According to Nevada Power’s filing, the company partially owns the El Dorado substation in the Southwest region and within the CAISO market, as well as the Navajo-Crystal-McCullough line and associated substations in the Los Angeles Department of Water and Power (LADWP) balancing authority area. 

But FERC agreed to grant Nevada Power an exemption from the filing requirements for a Category 2 seller. FERC Order 697 allows the commission to evaluate exemption requests on a case-by-case basis. 

“In our attempt to keep the Category 1 criteria as simple and straightforward as possible, we may have swept under Category 2 particular sellers whose circumstances make it unlikely that they could ever exercise market power,” FERC acknowledged in Order No. 697. 

FERC ordered Nevada Power to submit a compliance filing within 30 days with a revision to its market-based rate tariff reflecting the exemption. 

No interventions or protests were filed in the case.  
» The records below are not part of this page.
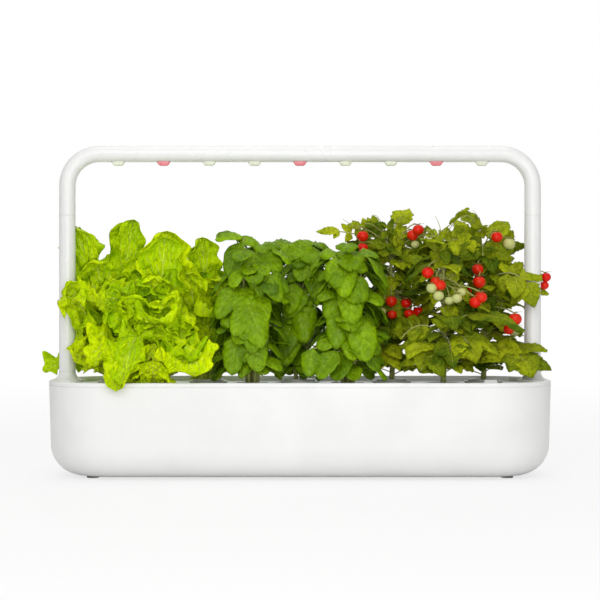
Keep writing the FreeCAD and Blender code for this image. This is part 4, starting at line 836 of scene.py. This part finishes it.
def basil_plant(number):
    """One basil: the table's leaves hang by their stalks, and pairs of filling leaves climb the stems."""
    x, y = pod_place(number)
    rows = np.array(BASIL[number], float)
    draw = np.random.default_rng(200 + number)
    turn = np.radians(rows[:, 5])
    way = np.stack([np.cos(turn), -np.sin(np.radians(rows[:, 6])), np.sin(turn)], -1)
    tips = rows[:, :3]
    foots = tips - unit(way) * rows[:, 3:4]
    count = BASIL_FILL
    level = np.repeat(np.linspace(0.03, 1.0, count // 2), 2)
    angle = (np.arange(count) * math.pi + np.repeat(np.arange(count // 2) * math.pi / 2, 2)
             + draw.normal(0, 0.35, count))
    top = MIDDLE_BASIL_TOP if number == 5 else BASIL_TOP
    grow = np.stack([np.cos(angle), np.sin(angle)], -1)
    reach = 25 * draw.uniform(0.3, 1.15, count)
    more = np.stack([x + grow[:, 0] * reach, y + grow[:, 1] * reach, SOIL_TOP + 14 + top * level], -1)
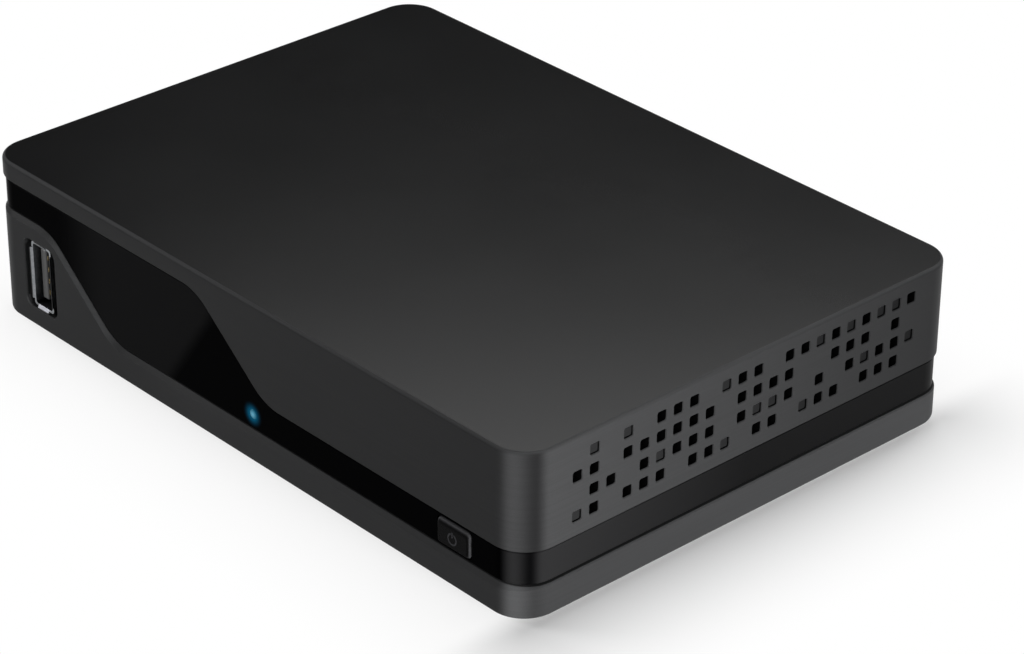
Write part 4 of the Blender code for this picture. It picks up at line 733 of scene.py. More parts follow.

Nevada Power filed an updated tariff in 2014 designating itself as a Category 2 seller in the Northwest and Southwest regions, and a Category 1 seller in the remaining four regions: Central, Northeast, Southeast and SPP. 

At the time, the company owned or controlled more than 500 MW of generation in the Southwest region, but that’s no longer the case, the company said in its March 15 filing. 

Before 2014, the relevant regions for the Nevada Power balancing authority area and for the BAA of its sister company, Sierra Pacific Power, were the Southwest and Northwest regions, respectively. 

But the two BAAs were consolidated in 2014, when the One Nevada transmission line came online. Nevada Power’s home reporting area became the Northwest region under the consolidation.